In this issue, we report on another milestone – the official launches of the 149th and 150th locomotives to be restored to steam from Barry scrapyard condition – during our first year, we reported on the 100th.

Over the past 20 years so much has visibly changed, not least of all attitudes and approaches, and in many ways the heritage movement of today is scarcely recognisable from the one I followed as a young teenager in the Seventies.

The stance of many local authorities, for one, has transformed from uniformed NIMBY opposition, to begrudging acceptance, to open encouragement.
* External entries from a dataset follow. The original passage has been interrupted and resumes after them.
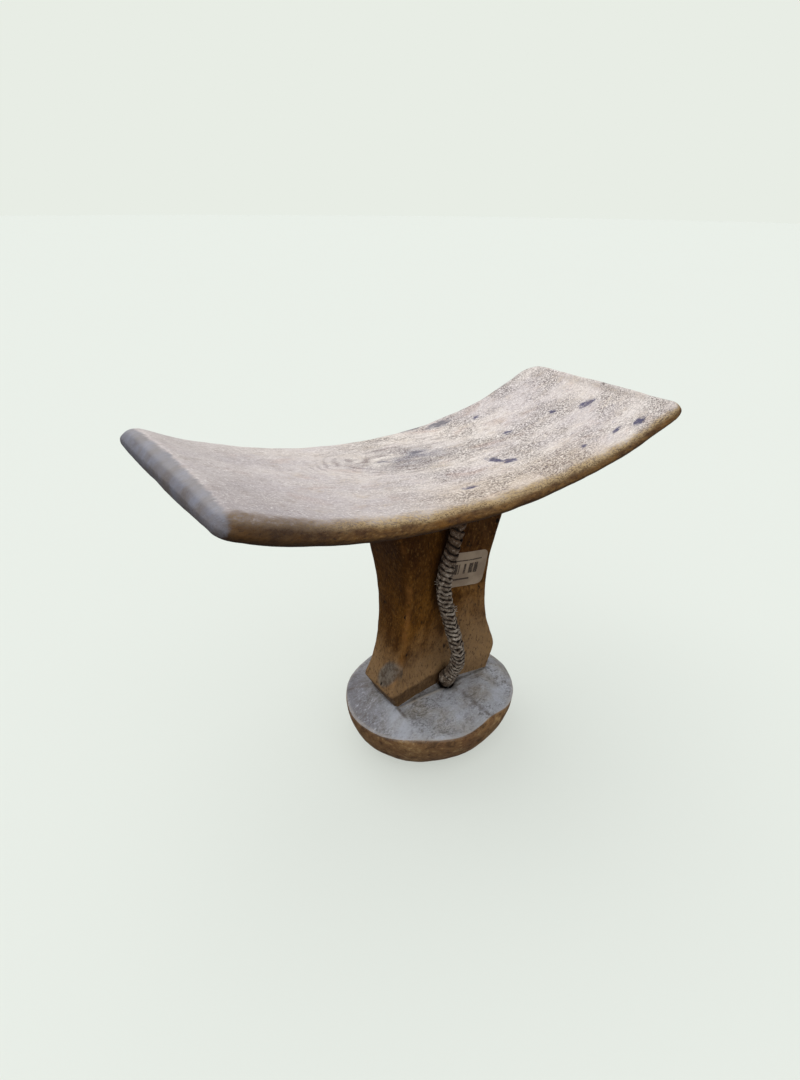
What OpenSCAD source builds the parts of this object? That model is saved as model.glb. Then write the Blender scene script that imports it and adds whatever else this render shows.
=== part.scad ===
// Carved wooden headrest: a curved rest on a waisted column and a round base,
// with a lace-covered hide carrying cord down the front groove and a paper label.
// Millimetres, +Z up, origin at the centre of the base's flat underside,
// +X along the rest's length and -Y towards the front.

/* [Rest] */
// Length of the curved rest, tip to tip
rest_len = 229; // [200:1:240]
// Height of the rest's top at its lowest point
rest_h = 153.5; // [148:0.5:165]
// How far the tips rise above that point
rest_rise = 25.5; // [15:0.5:32]
// Half width of the rest at its middle
rest_half_w = 48; // [42:0.5:54]
// Extra half width at the tips
rest_flare = 5; // [0:0.5:8]
// Thickness at the long edges
rest_edge_t = 7.5; // [6:0.5:10]
// Extra thickness along the middle of the underside
rest_crown = 5; // [2:0.5:7]
// Radius of the four corners seen from above
rest_corner_r = 8; // [5:0.5:14]

/* [Column] */
// Depth of the shallow groove down the front and back
groove_d = 4; // [2:0.5:6]
// Sideways place of the groove
groove_x = 1; // [-2:0.5:3]
// Length of the cuts that soften the column's long edges
edge_cut = 2; // [1:0.5:3]

/* [Base] */
// Length of the oval base
base_len = 94; // [90:1:100]
// Width of the oval base
base_w = 84; // [78:1:94]
// Height of the rim
rim_h = 24; // [20:0.5:26]
// Height of the small flat that the column stands on
seat_h = 32; // [29:0.5:34]
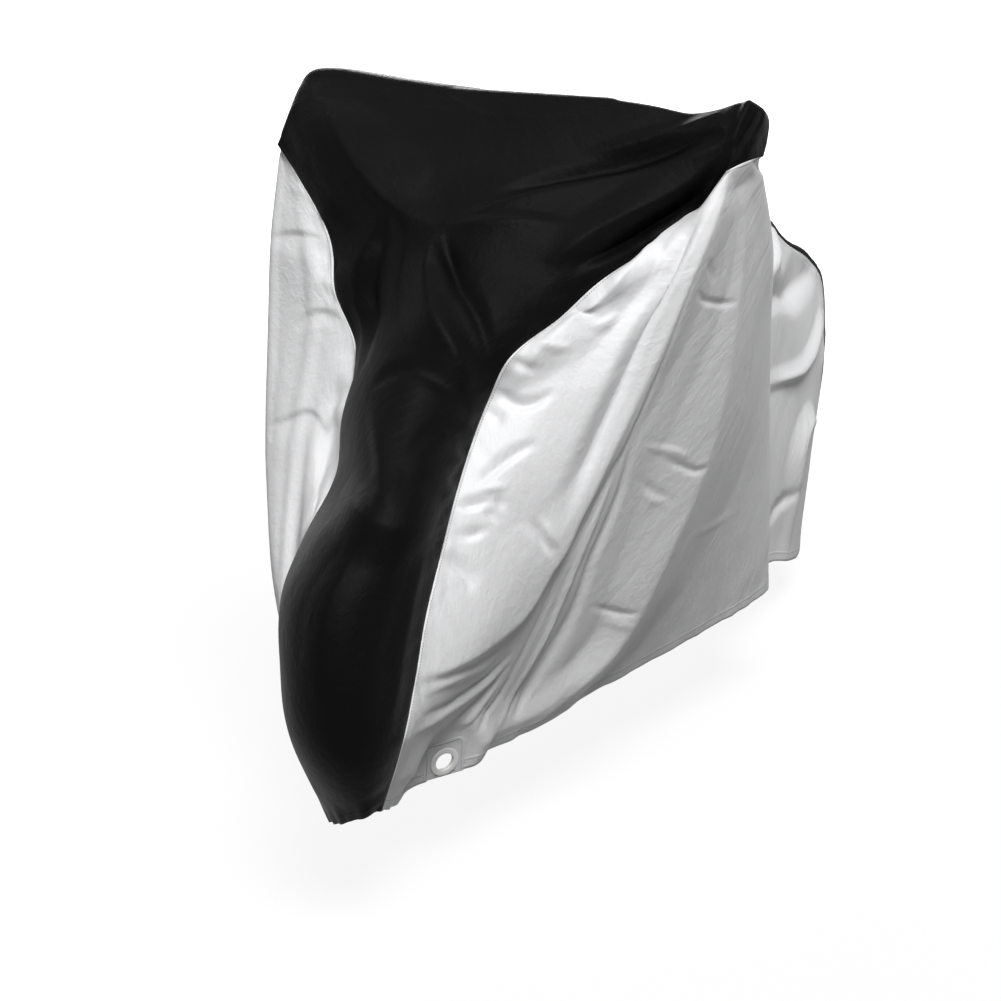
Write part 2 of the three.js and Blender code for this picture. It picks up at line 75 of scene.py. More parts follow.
# Cross sections of the centre panel: left seam, ridge, right seam, squareness.
# Each point is [out, along, up], in shares of the half span, the length and the height.
frontStations = [
    [[0.31, 0.066, 0.113], [0.14, 0.062, 0.083], [-0.115, 0.125, 0.022], 2.0],  # front hem
    [[0.395, 0.071, 0.22], [0.18, 0.018, 0.215], [-0.158, 0.09, 0.22], 2.0],  # nose foot
    [[0.389, 0.092, 0.3], [0.18, 0.013, 0.31], [-0.208, 0.102, 0.32], 2.0],  # nose
    [[0.371, 0.112, 0.37], [0.155, 0.028, 0.4], [-0.27, 0.123, 0.375], 2.0],  # nose crown
    [[0.343, 0.143, 0.44], [0.165, 0.062, 0.48], [-0.32, 0.161, 0.42], 2.0],  # wheel top
    [[0.317, 0.173, 0.505], [0.165, 0.107, 0.557], [-0.343, 0.211, 0.48], 2.0],  # neck foot
    [[0.286, 0.209, 0.565], [0.057, 0.156, 0.632], [-0.371, 0.228, 0.54], 2.0],  # neck
    [[0.286, 0.233, 0.613], [0.043, 0.2, 0.698], [-0.372, 0.242, 0.6], 2.0],  # collar
    [[0.357, 0.244, 0.677], [0.029, 0.242, 0.757], [-0.414, 0.256, 0.655], 2.0],  # collar top
    [[0.457, 0.289, 0.72], [0.023, 0.272, 0.805], [-0.545, 0.267, 0.72], 2.1],  # breast
    [[0.571, 0.313, 0.768], [0.014, 0.3, 0.845], [-0.6, 0.281, 0.77], 2.3],  # breast top
    [[0.686, 0.372, 0.807], [0, 0.329, 0.886], [-0.671, 0.289, 0.81], 2.6],  # yoke
    [[0.786, 0.394, 0.845], [0, 0.354, 0.926], [-0.829, 0.301, 0.864], 3.2],  # yoke top
    [[0.914, 0.397, 0.91], [0, 0.379, 0.968], [-0.986, 0.314, 0.907], 4.5],  # grip front
]
gripStations = [
    [[0.95, 0.41, 0.918], [0, 0.392, 0.987], [-1.01, 0.332, 0.913], 8.0],  # grip fore
    [[0.972, 0.424, 0.921], [0, 0.401, 0.996], [-1.014, 0.351, 0.92], 9.0],  # grip
    [[0.978, 0.438, 0.92], [0, 0.418, 0.99], [-1.006, 0.375, 0.92], 7.0],  # grip back
]
rearStations = [
    [[0.871, 0.475, 0.905], [0, 0.467, 0.96], [-0.886, 0.444, 0.905], 3.5],  # behind the bar
    [[0.571, 0.564, 0.865], [0, 0.561, 0.905], [-0.586, 0.55, 0.865], 2.4],  # span
    [[0.343, 0.65, 0.838], [0, 0.65, 0.872], [-0.357, 0.647, 0.838], 2.2],  # saddle nose
    [[0.251, 0.722, 0.785], [0, 0.717, 0.835], [-0.257, 0.722, 0.788], 2.2],  # saddle
    [[0.17, 0.794, 0.682], [0, 0.794, 0.7], [-0.206, 0.794, 0.675], 2.3],  # seat back
    [[0.145, 0.861, 0.602], [0, 0.861, 0.613], [-0.2, 0.861, 0.594], 2.5],  # rack
    [[0.155, 0.92, 0.547], [0, 0.925, 0.553], [-0.21, 0.922, 0.54], 2.7],  # rack end
    [[0.15, 0.961, 0.481], [0, 0.972, 0.49], [-0.171, 0.964, 0.48], 2.3],  # tail
    [[0.157, 0.968, 0.34], [0, 0.982, 0.345], [-0.157, 0.972, 0.34], 2.2],  # tail middle
    [[0.15, 0.95, 0.17], [0, 0.964, 0.175], [-0.15, 0.961, 0.17], 2.2],  # tail foot
    [[0.143, 0.931, -0.005], [0, 0.944, -0.005], [-0.143, 0.939, -0.005], 2.2],  # rear hem
]

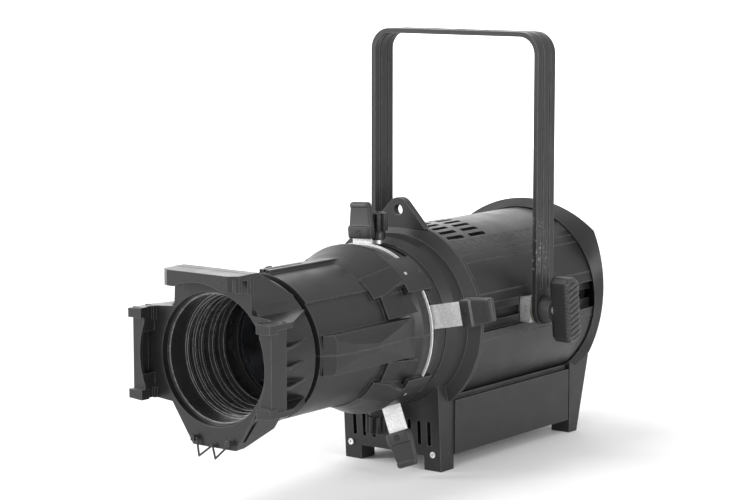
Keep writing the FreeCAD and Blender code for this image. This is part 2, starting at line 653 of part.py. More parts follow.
def barrel_whole():
    """Both halves of the barrel as one shape, before the split."""
    outside = spun([(0, BARREL_FRONT), (BARREL_R, BARREL_FRONT), (BARREL_R, -90.0), (83.0, -78.0), (85.5, -72.0),
                    (RIM_R, -65.0), (RIM_R, SHELL_BACK), (0, SHELL_BACK)])
    under = box(-100, 100, BARREL_FRONT - 1, FLARE_START, -100, -72.8)
    domes = [flare(0.0).common(sector(120, 10, -140, -40, start, start + 104.0)) for start in (38.0, 218.0)]
    saddle = sector(78.6, 70.0, BARREL_FRONT, -110.0, 43.0, 137.0)
    boss = prism_z([(-7, -222.0), (7, -222.0), (7, -106.0), (-7, -124.0)], 70.0, 82.5)
    quarters = [(45.0, 1), (135.0, -1), (225.0, 1), (315.0, -1)]
    shoulders = [shoulder(angle, side) for angle, side in quarters]
    facets = [side_facet(angle) for angle in (26.0, 154.0, 206.0, 334.0)]
    posts = gate_posts(FLARE_END, POST_BACK)
    rail = side_rail()
    rails = [rail, mirrored(rail)]
    outside = fused([outside.cut(under), saddle, boss] + rails + domes + shoulders + facets + posts)
    inside = spun([(0, BARREL_FRONT - 1), (BARREL_BORE_R, BARREL_FRONT - 1), (BARREL_BORE_R, -100.0),
                   (79.0, -72.0), (79.0, SHELL_BACK + 1), (0, SHELL_BACK + 1)])
    pocket = spun([(70.0, -98.0), (79.0, -98.0), (88.5, -86.0), (88.5, -78.5), (70.0, -78.5)])
    pockets = [pocket.common(sector(120, 10, -140, -40, start, start + 56.0)) for start in (62.0, 242.0)]
    groove = box(-1.5, 1.5, -223.0, -160.0, 79.5, 90.0)
    stud_track = box(60, 95, FOCUS_Y - FOCUS_FORWARD, FOCUS_Y + FOCUS_BACK,
                     -KNOB_STUD_R - 0.6, KNOB_STUD_R + 0.6)
    ends = [Part.makeCylinder(KNOB_STUD_R + 0.6, 35, V(60, y, 0), V(1, 0, 0))
            for y in (FOCUS_Y - FOCUS_FORWARD, FOCUS_Y + FOCUS_BACK)]
    track = turned(fused([stud_track] + ends), FOCUS_ANGLE)
    rail_holes = []
    for y in RAIL_SCREW_YS:
        rail_holes += [rod_z(1.6, -20.0, 20.0, RAIL_SCREW_X, y), rod_z(2.3, 16.4, 30.0, RAIL_SCREW_X, y)]
    post_holes = []
    for angle in POST_ANGLES:
        post_holes += [turned(rod_x(1.6, 80, 100, POST_SCREW_Y, 0), angle),
                       turned(rod_x(2.0, 90.4, 100, POST_SCREW_Y, 0), angle),
                       turned(rod_x(2.1, 83.9, 100, GRUB_SCREW_Y, 0), angle)]
    mirrored_holes = [mirrored(hole) for hole in rail_holes]
    return cut_all(outside, [inside, groove, track] + pockets + rail_holes + mirrored_holes + post_holes)


def barrel_half(upper):
    gap = 0.2
    if upper:
        keep = box(-120, 120, -300, 0, gap, 120)
    else:
        keep = box(-120, 120, -300, 0, -120, -gap)
    return barrel_whole().common(keep)


def barrel_ring():
    """Turned ring that the barrel rotates on, with its front flange."""
    whole = spun([(SPIGOT_BORE_R, GATE_BACK), (SLOT_FLOOR_R, GATE_BACK), (SLOT_FLOOR_R, FLANGE_BACK),
                  (SPIGOT_R, FLANGE_BACK), (SPIGOT_R, -1.0), (SPIGOT_BORE_R, -1.0)])
    studs = [Part.makeCylinder(KNOB_STUD_R + RUNNING_FIT, 20, V(0, KNOB_Y, side * 70), V(0, 0, side))
             for side in (-1, 1)]
    post_holes = [turned(rod_x(1.6, 85.5, 95.0, POST_SCREW_Y, 0), a) for a in POST_ANGLES]
    return cut_all(whole, studs + post_holes)


def retaining_ring():
    return ring(88.5, SPIGOT_R + 0.05, -5.2, -2.6)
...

Councillors by and large are now switched on to the multiple benefits that heritage railways will guarantee their tourist economies.

We now look to the phenomenal successes that have been Swanage, Whitby and now Broadway being repeated at Corwen, Leek and, hopefully, a rejoined Robertsbridge to Tenterden.

Another big player to enter the fray has been the Heritage Lottery Fund, dispensing grants that have made many a ‘mission impossible’ become reality to the betterment of our historical treasures as prime educational resources.

However, most pronounced of all has been the 21st-century steam building industry, of which the flagship is A1 Peppercorn Pacific Tornado. Half a century ago it would have been unthinkable for revivalist groups to even dream about building their own full-size locomotive to fill in the missing heritage gaps left by the cutter’s torch.

Yet in 2019 we stand on the threshold of the debuts of GWR 4-6-0s Saint Lady of Legend at Didcot next month, and hopefully Betton Grange in the coming months. We also look forward to the completion of BR Standard 3MT No. 82045 at Bridgnorth.

This economical and versatile locomotive is a prime candidate for batch building to provide effective modern steam motive power for our heritage lines in future decades.

In this issue we major in on one of the latest standard gauge new-build schemes, that of a new Churchyard County (see above).

As Tornado’s builders will tell you, the key to the success of any new-build project is to ensure the funding steams work, and so far the County 4-4-0 project is ticking the right boxes, richly deserving the support of all.

And to be based at the current ‘buzz’ line, the Gloucestershire Warwickshire Railway, who knows how fast it might happen?